News of Sheikh Sharif Sheikh Ahmed, the former executive leader of the UIC, surfacing in Kenya was received with mixed reactions in Mogadishu. Many who were disappointed by the UIC leadership opting to go Mecca during a crucial moment for the jihad are expressing bitterness at Sheikh Sharif for giving himself up to the Kenyan government and, effectively, the Americans.

The fact that US diplomats repeatedly stated that they had always been in touch with Sheikh Sharif and they trust him as a moderate leader did not appeal to many people who believed in the cause of the UIC. “Sheikh Ahmed has become an American stooge,” remarked an UIC sympathiser in Mogadishu.

Those who challenged the sheikh in the battles at Galgalato suburb and CC (locally pronounced as Sii Sii) neighbourhood in Mogadishu, will not easily forgive him. One such militia leader is Nuur Dhiqle, whose combatants fought the forces of the UIC at CC over one week in May last year.

Sheikh Ahmed’s main backer in Mogadishu, Sheikh Abukar Omer Adaan, is now in a Kenyan prison. Many people in Mogadishu wonder what role Sheikh Ahmed actually played since he was not in the policy making upper division of the UIC. 

Besides, his own clan had no vested interest in the business of the Courts. “If the Western powers are looking for influential people, they should seek out Sheikh Aweys or Aden Ayrow,” said a city resident. “These are the people who can neutralise the resentment felt by some clansmen after the defeat of the UIC,” he added.

In Somalia, when political groupings or even associations cease to exist, their members automatically break up and rejoin their clans or sub-clans.
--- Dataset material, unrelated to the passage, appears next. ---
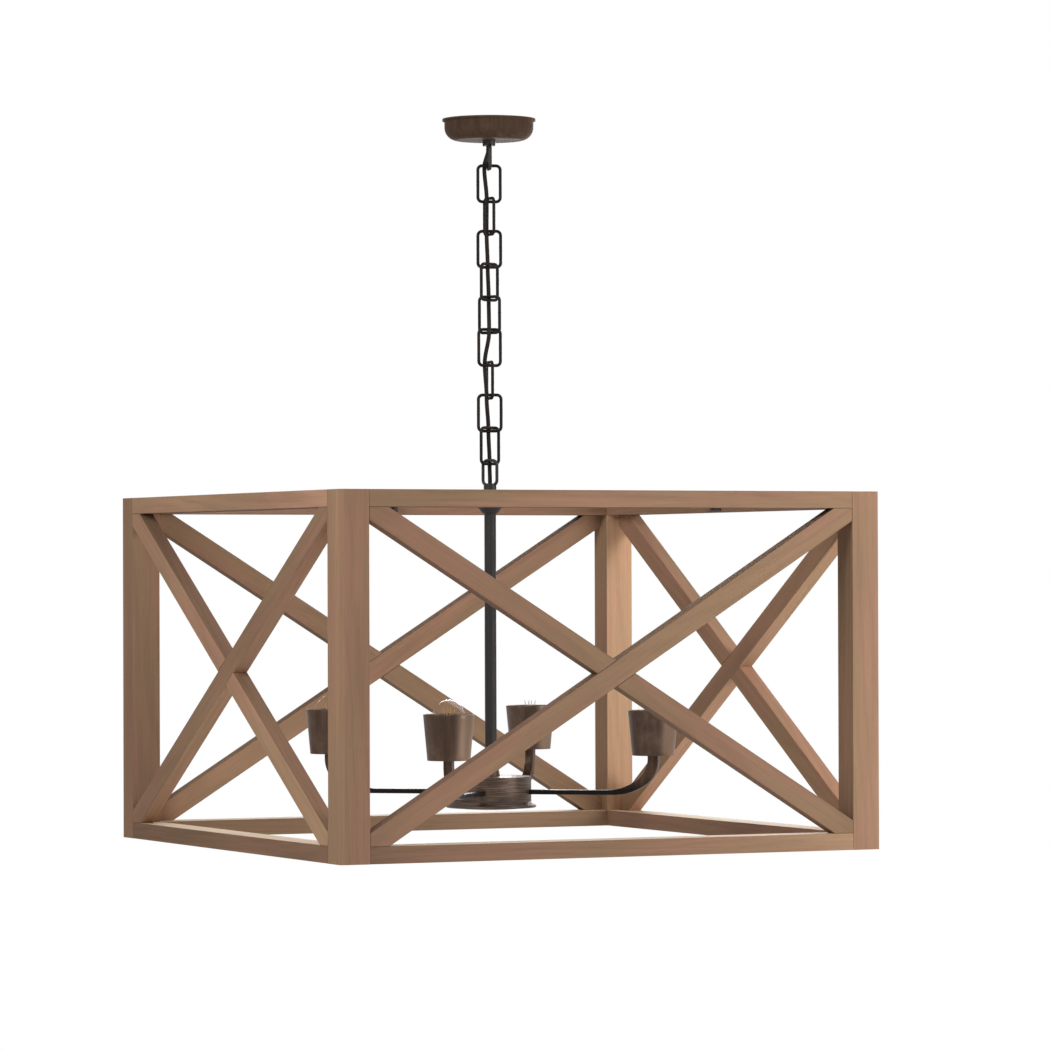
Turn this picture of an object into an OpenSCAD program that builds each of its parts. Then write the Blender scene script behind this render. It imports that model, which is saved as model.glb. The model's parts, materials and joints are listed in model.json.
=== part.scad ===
// A square wooden cage chandelier on a chain. Lengths are in millimetres.
// The origin is on the ceiling, in the middle of the bracket. The light hangs below it.

/* [Cage] */
// Width of the square cage over its corner posts
cage_w = 800; // [500:10:1200]
// Height of the cage
cage_h = 488; // [420:1:700]
// Side of each square corner post
post_w = 42; // [34:1:60]
// Height of each horizontal rail
rail_h = 23; // [20:1:45]
// Width of each diagonal brace
brace_w = 29.5; // [20:0.5:50]
// Thickness of each diagonal brace
brace_t = 21; // [14:1:24]
// Radius of the outer edge of each post
post_edge_r = 5; // [1:0.5:10]
// Radius of the eased edges of the rails and braces
ease_r = 1; // [0.5:0.5:3]

/* [Cage joinery] */
// Diameter of the dowel between a rail and a post
rail_dowel_d = 10; // [6:1:10]
// Length of that dowel inside the rail
rail_dowel_in_rail = 26; // [15:1:40]
// Length of that dowel inside the post
rail_dowel_in_post = 12; // [6:1:12]
// Diameter of the dowel at each end of a brace
brace_dowel_d = 6; // [4:1:6]
// Length of that dowel on each side of the joint
brace_dowel_in = 18; // [10:1:24]
// Glue gap around a dowel
glue_gap = 0.1; // [0.05:0.05:0.3]

/* [Hanger cross] */
// Width of each flat bar
cross_w = 30; // [24:1:45]
// Thickness of the flat bars
cross_t = 3; // [2:0.5:5]
// Depth of the cross below the top of the cage
cross_drop = 8; // [4:1:9]
// Height of the tabs at the ends of the bars
cross_tab_h = 13; // [12:0.5:14]
// Diameter of the boss under the cross
boss_d = 39; // [26:1:60]
// Diameter of the boss where the stem enters it
boss_foot_d = 21; // [19:0.5:26]
// Height of the boss
boss_h = 15; // [12:1:30]
// Height of the straight band at the top of the boss
boss_band_h = 4; // [2:0.5:8]
// Diameter of the wood screws
wood_screw_d = 4; // [3:0.5:4.5]
// Length of the wood screws under the head
wood_screw_l = 20; // [12:1:30]
// Diameter of their heads
wood_screw_head_d = 7; // [6:0.5:8]
// Height of their heads
wood_screw_head_h = 2.4; // [1.5:0.1:3]
// Distance between the two screws of a tab
wood_screw_spread = 16; // [12:1:20]

/* [Chain] */
// Wire of a chain link
link_wire = 4.4; // [3.2:0.1:5]
// Outer width of a link
link_w = 36.2; // [32:0.2:46]
// Length of a link's opening
link_inner = 46.2; // [40:0.2:60]
// Corner radius of a link, at the middle of its wire
link_corner_r = 6; // [4:0.5:9]
// Wire of the two end loops
loop_wire = 4.5; // [4:0.1:6]
// Outer width of the end loops
loop_w = 27; // [25:0.5:36]
// Length of an end loop's opening
loop_inner = 30; // [26:0.5:50]
// Corner radius of an end loop, at the middle of its wire
loop_corner_r = 7; // [4:0.5:8]
// Diameter of the collar under or over an end loop
loop_collar_d = 18; // [16:0.5:26]
// Height of the collar under the lower loop
eye_collar_h = 24.2; // [20:0.1:40]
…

This even affected the Somali government and the state establishment in the late 1980s when the socialist leaders, who were weakened by rebel groups, disintegrated and reintegrated into their respective clans. 
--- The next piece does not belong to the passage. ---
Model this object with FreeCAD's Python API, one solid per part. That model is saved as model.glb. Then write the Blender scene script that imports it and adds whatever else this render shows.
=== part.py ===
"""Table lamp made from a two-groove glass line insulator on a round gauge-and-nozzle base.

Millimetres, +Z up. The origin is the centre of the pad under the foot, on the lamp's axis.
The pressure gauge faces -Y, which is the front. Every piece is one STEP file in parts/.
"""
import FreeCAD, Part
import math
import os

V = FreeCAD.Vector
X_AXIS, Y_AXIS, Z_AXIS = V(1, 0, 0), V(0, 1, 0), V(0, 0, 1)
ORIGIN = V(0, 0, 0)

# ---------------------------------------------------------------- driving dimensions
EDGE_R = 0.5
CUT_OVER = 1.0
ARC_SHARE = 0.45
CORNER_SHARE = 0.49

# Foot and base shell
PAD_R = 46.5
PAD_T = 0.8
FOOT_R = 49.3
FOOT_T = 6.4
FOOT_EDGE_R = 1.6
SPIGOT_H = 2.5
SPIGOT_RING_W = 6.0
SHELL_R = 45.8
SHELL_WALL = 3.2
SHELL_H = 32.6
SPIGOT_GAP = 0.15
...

Even the then president, Mohamed Siad Barre, fled to his Mareehan clan at Garbaharey town, 400km west of Mogadishu. When the rebel leaders failed to agree on a government formula to fill the vacuum left by the dictatorial regime in early 1990s, each remained with his clansmen.

The UIC was perceived as a strong coalition with high moral and religious principles cementing the bonds that united its followers. Its members built around them the stereotype of being an incorruptible club of serious men who would not countenance failure.

But when the Islamists decided to face upto the TFG, their leadership miscalculated the mastery of President Abdullahi Yusuf. Neither the Shura members, led by Sheikh Aweys, nor the executive body of Sheikh Sharif, took full cognisance of the fact that they were confronting a senior military man had who reached the ranks of a colonel way back in the late 1960s. 

Col Abdullahi Yusuf’s military career was followed by to years in the guerrilla war against Siad Barre. When the faction leaders brewed chaos, he steered clear of it by initiating and ruling the semi-autonomous state of Puntland in northeastern Somalia. He remained the de facto head of state while his counterparts were butchering people in south and central Somalia.

President Yusuf and the rest of the TFG may be right in their reluctance to sit down with Sheikh Sharif. “Sheikh Sharif can neither represent the UIC — because he was not its mastermind — nor his clan, which is not in conflict with the TFG,” said a politician from north Mogadishu.

The TFG leadership must, therefore, be surprised to hear Western diplomats praising Sheikh Ahmed or Sharif Hassan Sheikh Aden, the sacked parliamentary speaker. “It is more realistic to say that Sheikh Hassan Dahir Aweys could make a difference because a large section of his rebellious Habargidir sub-clan may listen to him if he announces peace with the TFG,” observed a political analyst in the city.